I am glad to have that abstarct precious feeling real and alive!
Cheers to our friendship!

Thursday, July 20, 2006

Longing for excitment...


Ya, thats what it is. Every morning I get up and thats what I look for, the attraction point of the day. Its a great day ahead if something interesting is about to happen (or I am expecting to happen) otherwise its just another day. For me, the might of a day is judged on the basis of how exciting and fruitful it is or was. Accomplishments, adventures, surprises make up for the best ones. The more I get these, the better life gets. If I think for a while, its sounds so funny...the whole point of 'being' should hang on to just a tiny thread!

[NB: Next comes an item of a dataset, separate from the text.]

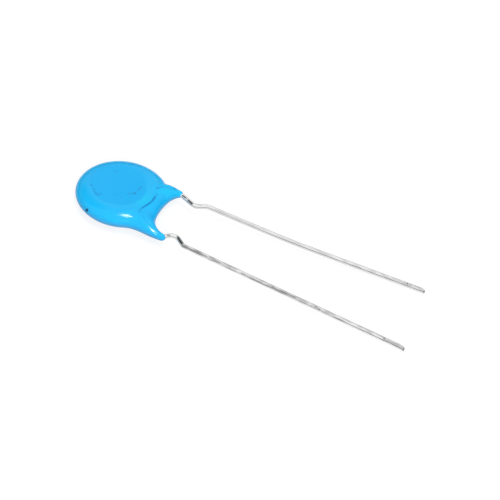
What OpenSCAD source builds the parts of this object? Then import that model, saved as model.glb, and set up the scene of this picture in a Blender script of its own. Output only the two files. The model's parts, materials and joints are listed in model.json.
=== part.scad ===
// Ceramic disc capacitor with kinked radial leads.
// A fired ceramic disc carries a silver electrode on each face. A tinned wire is soldered to each
// electrode, and a dipped epoxy coating seals the disc and runs down both wires as two short legs.
// The part lies on its flat lower face with the lead tips resting on the table. The origin is on
// the table under the disc's centre, +X points along the leads and +Z is up. The upper lead is the
// one soldered to the upper electrode, and it lies on the +Y side. All sizes are in millimetres.

/* [Ceramic disc and electrodes] */
// Diameter of the ceramic disc
ceramic_d = 8.6; // [8.2:0.1:12]
// Thickness of the ceramic disc
ceramic_t = 0.5; // [0.3:0.05:1.5]
// Bare ceramic left round the edge of each electrode
electrode_margin = 0.5; // [0.3:0.05:0.8]
// Thickness of the silver electrodes
electrode_t = 0.05; // [0.03:0.01:0.08]

/* [Solder joints] */
// Length of wire inside each solder joint
solder_run = 2.2; // [1:0.1:2.8]
// Width of each solder joint on its electrode
solder_w = 1.8; // [1.4:0.1:2.4]
// Solder that covers the wire
solder_cover = 0.04; // [0.02:0.01:0.08]
// Solder film between the wire and the electrode
solder_film = 0.03; // [0.02:0.01:0.05]
// Distance from the disc's centre to the wire's end inside the joint
wire_end = 0.3; // [0.2:0.1:1]

/* [Epoxy coating] */
// Coating round the edge of the ceramic disc
rim_cover = 1.1; // [0.8:0.05:1.5]
// Coating over each solder joint, under the flat faces
face_cover = 0.18; // [0.12:0.01:0.6]
// How far the rounded rim reaches in from the edge to the flat faces
rim_run = 1.85; // [1.2:0.05:2.2]
// Extra reach of the rim at both ends of its slight oval, and lack of it half way between them
coat_oval = 0.08; // [0:0.01:0.15]
// Direction in which the oval is longest
oval_turn = 45; // [0:5:90]
// How far the edge of the web between the legs lies inside the rim's circle
web_inset = 0.35; // [-0.05:0.05:0.45]
// Sideways place of the web's deepest point
web_y = -0.3; // [-1:0.05:1]

/* [Coating legs] */
// Length of the upper leg past the rim
upper_leg_out = 0.85; // [0.6:0.05:0.95]
// Length of the lower leg past the rim
lower_leg_out = 2; // [1:0.05:2.1]
// Thickness of the coating over the wire near the end of a leg
leg_film = 0.14; // [0.08:0.01:0.25]
// How far outwards each leg's end lies from its wire
leg_shift = 0.07; // [0:0.01:0.09]
// Length of the rounded end of a leg
leg_cap = 0.55; // [0.4:0.05:0.8]
// Angle round the disc at which the upper leg's outer side leaves the rim
upper_neck_angle = 51; // [48:0.5:60]
// Angle round the disc at which the lower leg's outer side leaves the rim
lower_neck_angle = 63.5; // [59:0.5:70]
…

Sometimes I feel its wrong. Life shouldn't hang on to something. It should be a force that drives itself. The truth of existence should be open and independent. The fact, so transparent, that needs no explaination. It should be an end in itself with the ultimate answer to all quests. But in reality (I dont know whats 'real' anymore) it is tinted with all sorts of interpretations and has been paralysed to depend on innumerable ideologies.

But a tiny part of it is still pure and burning in all of us. Thats the one, I guess that pops up everyday. Its a small thread, I know, but it has enough strength to bind all my pieces together and make me go on. He who created this whole facade and left me no clues to reason, shall see me, powered by this tiny flame, lay my tiny pebbles to lead me towrads the Final one!